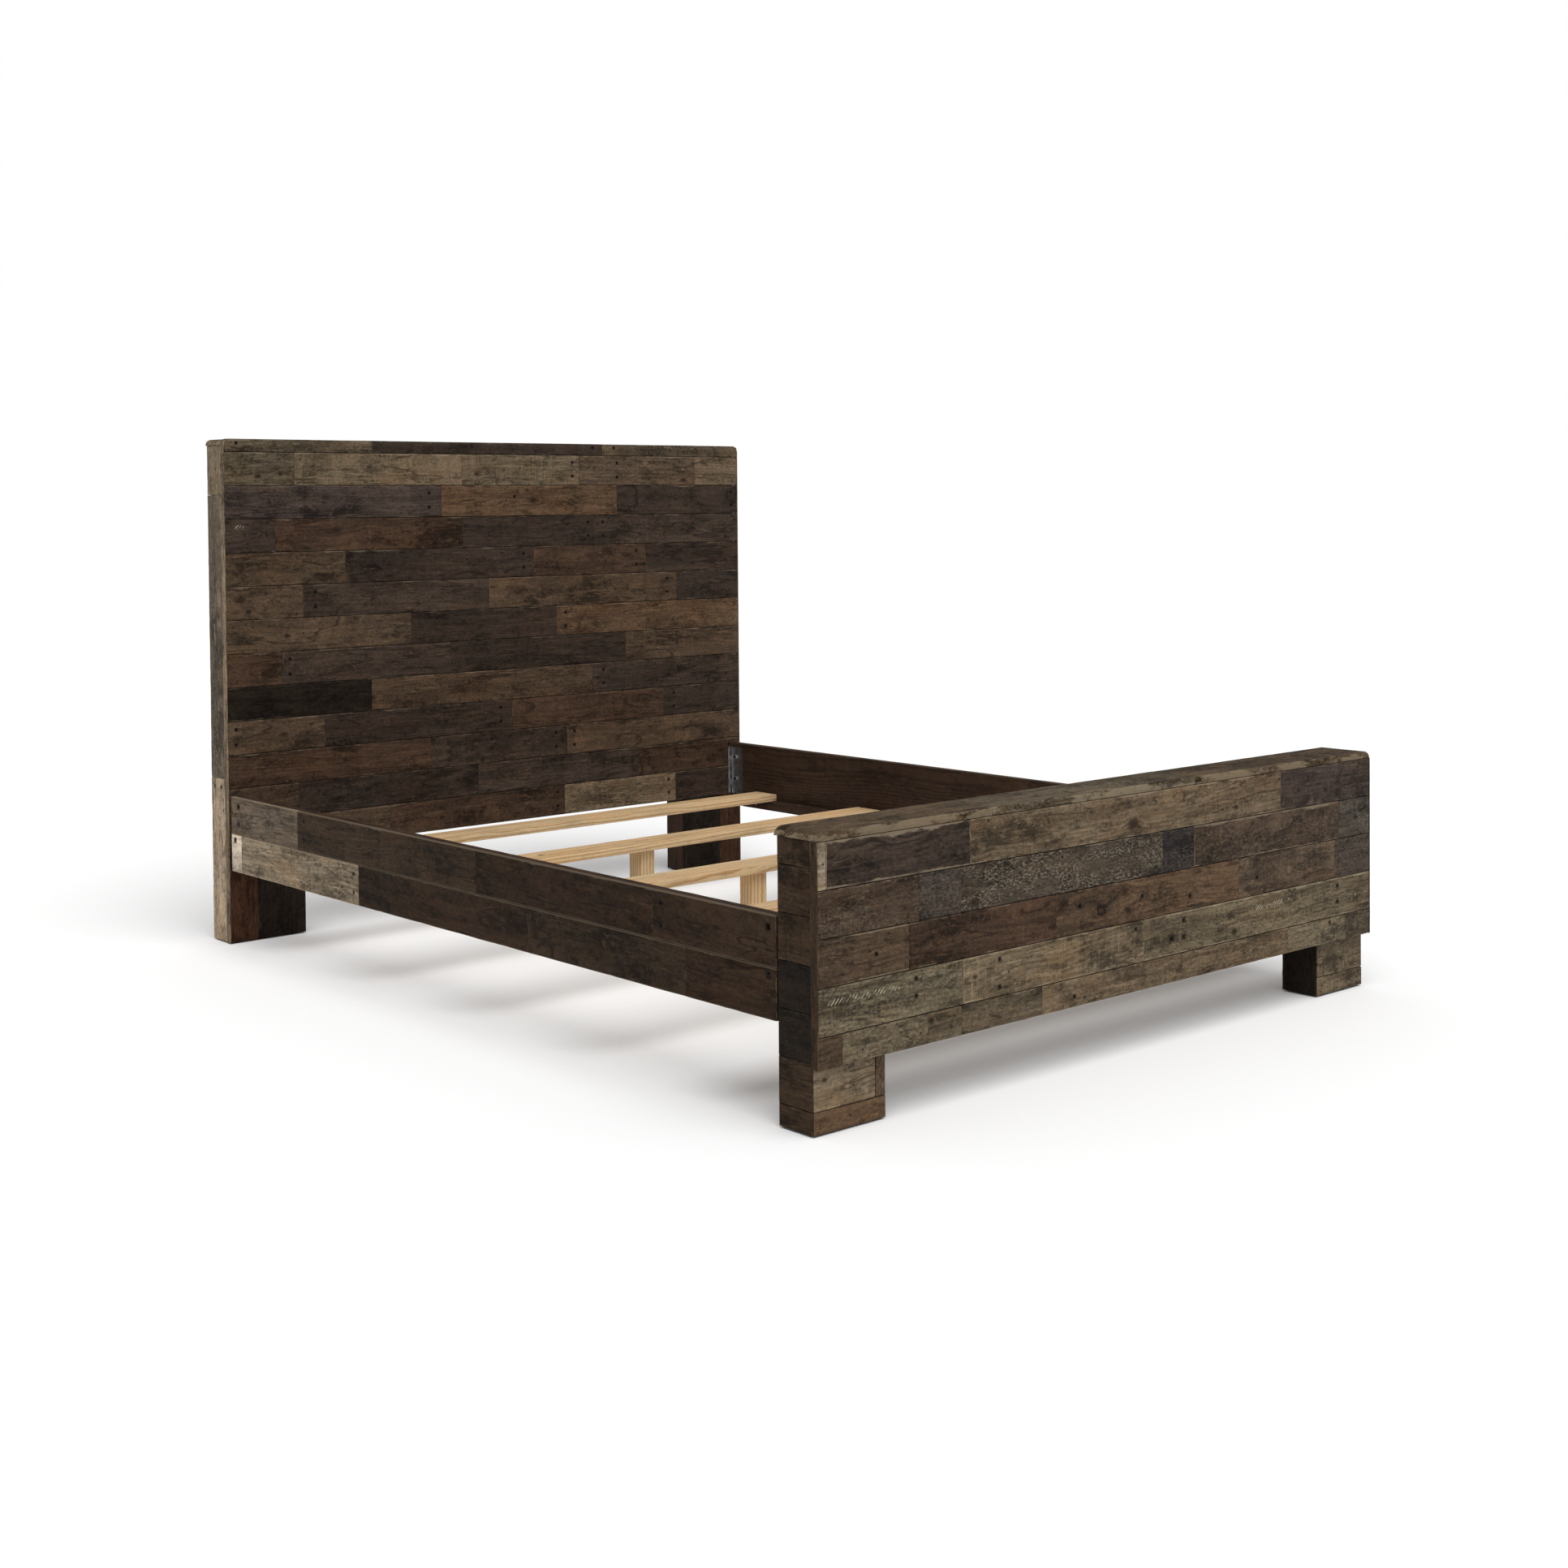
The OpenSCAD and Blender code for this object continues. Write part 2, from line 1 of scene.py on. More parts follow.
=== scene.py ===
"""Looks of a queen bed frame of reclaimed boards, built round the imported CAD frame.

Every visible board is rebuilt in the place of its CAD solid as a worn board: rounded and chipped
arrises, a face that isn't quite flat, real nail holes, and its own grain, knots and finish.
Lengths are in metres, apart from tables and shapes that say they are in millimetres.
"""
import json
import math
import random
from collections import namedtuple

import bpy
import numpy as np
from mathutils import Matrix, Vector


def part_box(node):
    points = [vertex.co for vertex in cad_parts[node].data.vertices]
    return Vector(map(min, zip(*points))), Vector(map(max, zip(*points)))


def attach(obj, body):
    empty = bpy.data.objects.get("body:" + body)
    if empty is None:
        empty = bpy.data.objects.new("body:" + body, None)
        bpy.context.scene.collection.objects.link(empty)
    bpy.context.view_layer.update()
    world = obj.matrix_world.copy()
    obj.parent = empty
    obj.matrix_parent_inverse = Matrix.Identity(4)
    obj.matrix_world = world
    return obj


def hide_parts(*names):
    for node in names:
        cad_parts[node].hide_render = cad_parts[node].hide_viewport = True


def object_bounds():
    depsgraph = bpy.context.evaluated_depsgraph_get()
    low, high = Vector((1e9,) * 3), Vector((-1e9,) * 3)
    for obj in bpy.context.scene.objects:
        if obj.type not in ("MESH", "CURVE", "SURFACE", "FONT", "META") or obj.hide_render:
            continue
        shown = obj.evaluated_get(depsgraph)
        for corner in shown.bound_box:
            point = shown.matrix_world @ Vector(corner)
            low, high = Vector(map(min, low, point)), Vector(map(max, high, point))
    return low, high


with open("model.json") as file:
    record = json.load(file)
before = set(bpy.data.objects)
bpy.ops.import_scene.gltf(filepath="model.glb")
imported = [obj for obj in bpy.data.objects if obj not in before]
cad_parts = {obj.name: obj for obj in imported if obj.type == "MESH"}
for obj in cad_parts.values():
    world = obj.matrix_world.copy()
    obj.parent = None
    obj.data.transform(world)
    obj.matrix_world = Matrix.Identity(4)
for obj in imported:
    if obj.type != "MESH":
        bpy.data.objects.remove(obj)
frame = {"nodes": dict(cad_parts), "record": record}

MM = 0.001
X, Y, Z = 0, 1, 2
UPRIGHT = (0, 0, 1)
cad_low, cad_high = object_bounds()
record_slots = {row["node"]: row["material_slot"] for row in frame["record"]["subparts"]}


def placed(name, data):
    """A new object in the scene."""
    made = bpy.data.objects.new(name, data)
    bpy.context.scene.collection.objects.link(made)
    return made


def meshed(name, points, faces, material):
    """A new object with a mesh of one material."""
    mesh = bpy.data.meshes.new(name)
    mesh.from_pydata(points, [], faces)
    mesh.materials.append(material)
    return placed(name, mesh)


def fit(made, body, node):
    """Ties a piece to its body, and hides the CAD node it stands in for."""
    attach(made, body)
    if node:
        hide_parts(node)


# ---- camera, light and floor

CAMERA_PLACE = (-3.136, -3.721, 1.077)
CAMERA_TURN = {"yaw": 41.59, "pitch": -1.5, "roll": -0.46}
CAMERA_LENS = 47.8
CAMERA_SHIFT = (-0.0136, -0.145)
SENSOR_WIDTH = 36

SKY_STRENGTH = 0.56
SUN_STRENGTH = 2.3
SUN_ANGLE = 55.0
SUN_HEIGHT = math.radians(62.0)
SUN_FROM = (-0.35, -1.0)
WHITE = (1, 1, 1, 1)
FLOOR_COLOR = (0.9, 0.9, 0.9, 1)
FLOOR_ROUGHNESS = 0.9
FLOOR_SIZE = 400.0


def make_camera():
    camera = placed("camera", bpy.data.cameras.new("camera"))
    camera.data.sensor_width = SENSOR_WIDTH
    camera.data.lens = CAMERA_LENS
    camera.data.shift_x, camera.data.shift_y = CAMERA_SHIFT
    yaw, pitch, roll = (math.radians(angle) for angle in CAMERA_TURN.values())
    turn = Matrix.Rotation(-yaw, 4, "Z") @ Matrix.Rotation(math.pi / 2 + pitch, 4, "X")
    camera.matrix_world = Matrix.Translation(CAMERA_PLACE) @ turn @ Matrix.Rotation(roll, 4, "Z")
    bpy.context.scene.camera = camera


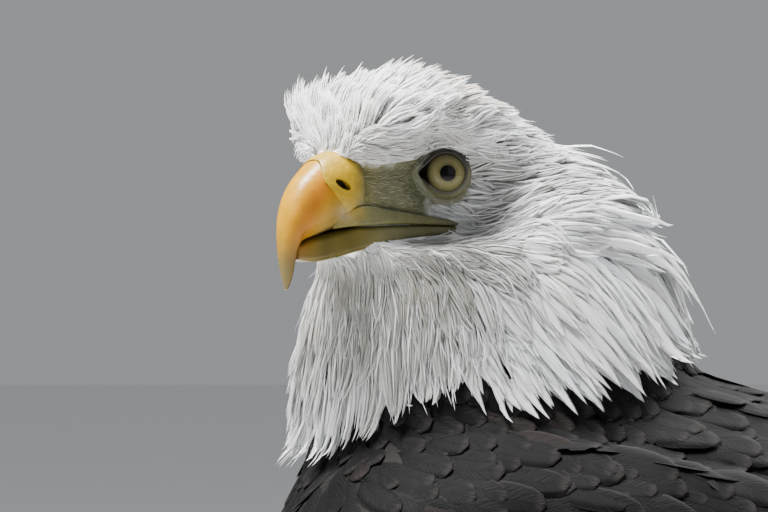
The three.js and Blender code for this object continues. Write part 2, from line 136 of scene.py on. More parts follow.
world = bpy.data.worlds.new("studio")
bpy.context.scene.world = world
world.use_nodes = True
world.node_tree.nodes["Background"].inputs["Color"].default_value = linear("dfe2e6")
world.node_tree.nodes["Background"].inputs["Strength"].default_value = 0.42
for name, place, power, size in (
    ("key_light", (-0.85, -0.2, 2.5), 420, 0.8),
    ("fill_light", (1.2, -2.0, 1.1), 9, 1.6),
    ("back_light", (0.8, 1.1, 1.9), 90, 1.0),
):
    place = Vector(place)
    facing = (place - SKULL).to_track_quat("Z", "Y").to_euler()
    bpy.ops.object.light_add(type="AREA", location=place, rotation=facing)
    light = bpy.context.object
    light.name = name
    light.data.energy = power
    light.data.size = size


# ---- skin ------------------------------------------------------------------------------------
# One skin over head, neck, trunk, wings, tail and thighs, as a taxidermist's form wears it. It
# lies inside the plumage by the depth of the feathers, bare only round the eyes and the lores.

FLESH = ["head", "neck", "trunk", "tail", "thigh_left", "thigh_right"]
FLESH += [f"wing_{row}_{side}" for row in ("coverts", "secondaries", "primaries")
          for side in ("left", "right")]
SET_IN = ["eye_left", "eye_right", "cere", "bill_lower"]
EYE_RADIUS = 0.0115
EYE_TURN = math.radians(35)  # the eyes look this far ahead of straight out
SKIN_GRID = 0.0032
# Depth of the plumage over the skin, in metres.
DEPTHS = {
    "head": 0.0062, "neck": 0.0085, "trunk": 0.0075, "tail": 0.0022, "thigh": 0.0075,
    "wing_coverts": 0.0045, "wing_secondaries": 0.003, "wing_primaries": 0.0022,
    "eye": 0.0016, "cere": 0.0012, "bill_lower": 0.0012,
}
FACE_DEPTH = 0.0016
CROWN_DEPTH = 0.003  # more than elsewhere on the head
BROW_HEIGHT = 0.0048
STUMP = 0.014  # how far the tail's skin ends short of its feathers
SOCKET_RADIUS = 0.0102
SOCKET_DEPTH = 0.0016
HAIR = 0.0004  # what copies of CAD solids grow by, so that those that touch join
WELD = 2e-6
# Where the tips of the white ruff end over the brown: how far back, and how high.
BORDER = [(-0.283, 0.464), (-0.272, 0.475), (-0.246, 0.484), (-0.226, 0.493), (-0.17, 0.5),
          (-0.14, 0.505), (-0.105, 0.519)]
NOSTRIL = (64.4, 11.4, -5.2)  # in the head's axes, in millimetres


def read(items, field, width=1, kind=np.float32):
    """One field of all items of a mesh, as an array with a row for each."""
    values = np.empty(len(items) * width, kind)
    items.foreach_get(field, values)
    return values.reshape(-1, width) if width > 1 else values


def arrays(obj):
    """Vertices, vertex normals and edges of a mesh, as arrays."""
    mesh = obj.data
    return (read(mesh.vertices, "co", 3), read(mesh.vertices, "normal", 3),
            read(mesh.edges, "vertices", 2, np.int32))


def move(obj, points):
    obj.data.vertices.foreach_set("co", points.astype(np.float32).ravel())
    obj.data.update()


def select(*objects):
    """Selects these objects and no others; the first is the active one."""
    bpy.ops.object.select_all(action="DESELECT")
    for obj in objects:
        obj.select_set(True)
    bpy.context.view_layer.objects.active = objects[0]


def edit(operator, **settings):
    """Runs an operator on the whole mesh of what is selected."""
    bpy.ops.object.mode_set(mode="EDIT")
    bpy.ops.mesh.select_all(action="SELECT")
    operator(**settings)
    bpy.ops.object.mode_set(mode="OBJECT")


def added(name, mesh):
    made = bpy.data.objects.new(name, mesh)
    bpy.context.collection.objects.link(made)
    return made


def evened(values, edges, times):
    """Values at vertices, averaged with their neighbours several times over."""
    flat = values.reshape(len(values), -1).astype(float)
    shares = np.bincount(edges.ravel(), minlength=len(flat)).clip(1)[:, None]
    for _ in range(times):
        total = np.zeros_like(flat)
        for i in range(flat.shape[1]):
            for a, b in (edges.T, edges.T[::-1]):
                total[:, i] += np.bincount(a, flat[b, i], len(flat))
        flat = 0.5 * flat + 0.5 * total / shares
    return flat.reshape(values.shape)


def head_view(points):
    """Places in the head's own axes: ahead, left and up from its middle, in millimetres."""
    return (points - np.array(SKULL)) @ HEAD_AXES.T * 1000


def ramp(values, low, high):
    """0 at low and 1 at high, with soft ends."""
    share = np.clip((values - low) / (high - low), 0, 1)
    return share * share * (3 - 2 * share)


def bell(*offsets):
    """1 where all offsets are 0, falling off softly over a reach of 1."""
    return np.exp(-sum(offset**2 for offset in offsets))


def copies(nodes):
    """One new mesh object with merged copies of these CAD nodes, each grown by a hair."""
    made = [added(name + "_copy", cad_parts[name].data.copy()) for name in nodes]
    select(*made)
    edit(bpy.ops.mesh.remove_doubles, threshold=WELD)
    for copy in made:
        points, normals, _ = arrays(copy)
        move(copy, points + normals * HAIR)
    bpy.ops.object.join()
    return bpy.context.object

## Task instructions
Quote in full each line from the top of the records above through the line with "for node in"; stop after that line.

## Complete output
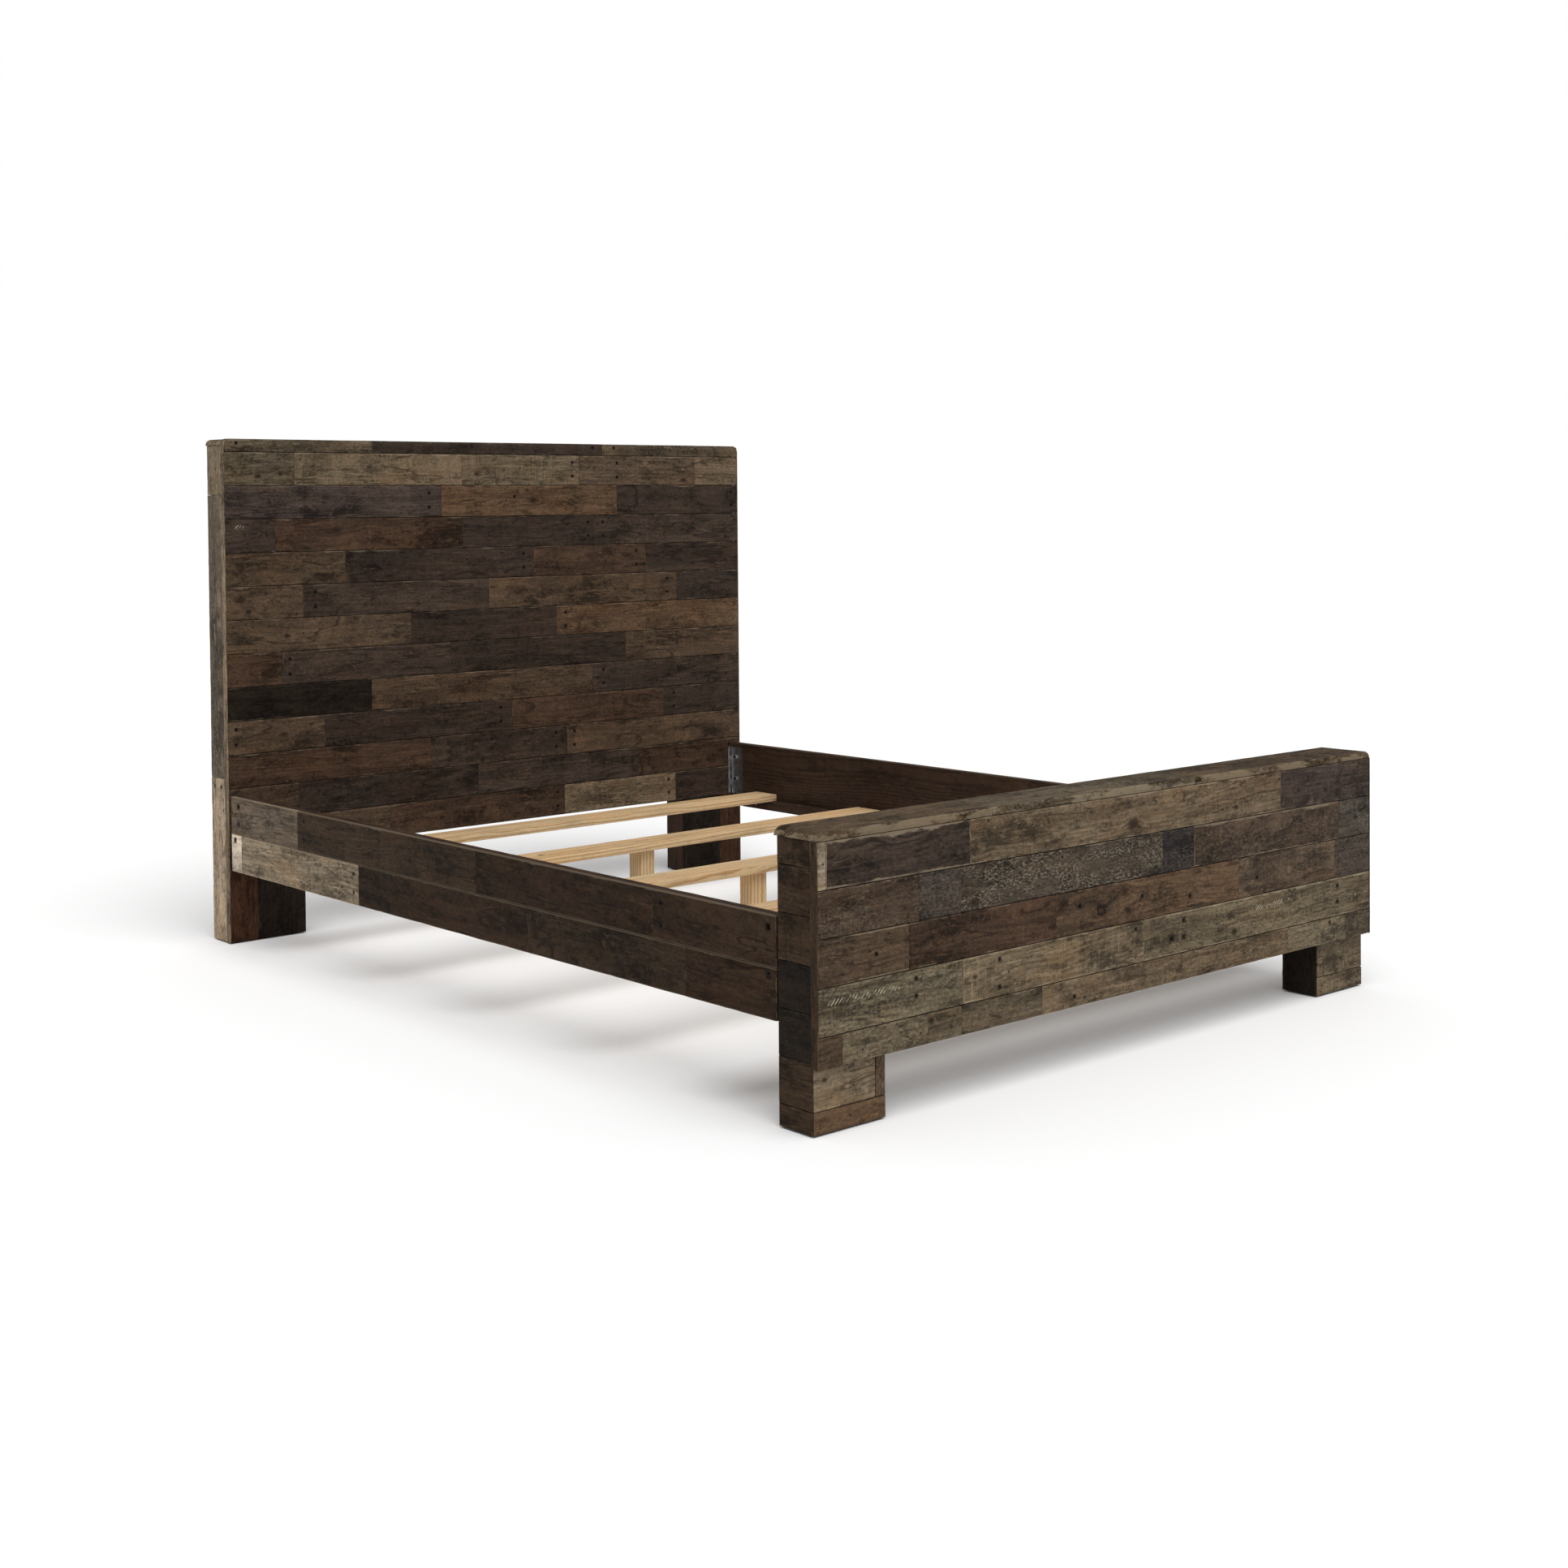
The OpenSCAD and Blender code for this object continues. Write part 2, from line 1 of scene.py on. More parts follow.
=== scene.py ===
"""Looks of a queen bed frame of reclaimed boards, built round the imported CAD frame.

Every visible board is rebuilt in the place of its CAD solid as a worn board: rounded and chipped
arrises, a face that isn't quite flat, real nail holes, and its own grain, knots and finish.
Lengths are in metres, apart from tables and shapes that say they are in millimetres.
"""
import json
import math
import random
from collections import namedtuple

import bpy
import numpy as np
from mathutils import Matrix, Vector


def part_box(node):
    points = [vertex.co for vertex in cad_parts[node].data.vertices]
    return Vector(map(min, zip(*points))), Vector(map(max, zip(*points)))


def attach(obj, body):
    empty = bpy.data.objects.get("body:" + body)
    if empty is None:
        empty = bpy.data.objects.new("body:" + body, None)
        bpy.context.scene.collection.objects.link(empty)
    bpy.context.view_layer.update()
    world = obj.matrix_world.copy()
    obj.parent = empty
    obj.matrix_parent_inverse = Matrix.Identity(4)
    obj.matrix_world = world
    return obj


def hide_parts(*names):
    for node in names:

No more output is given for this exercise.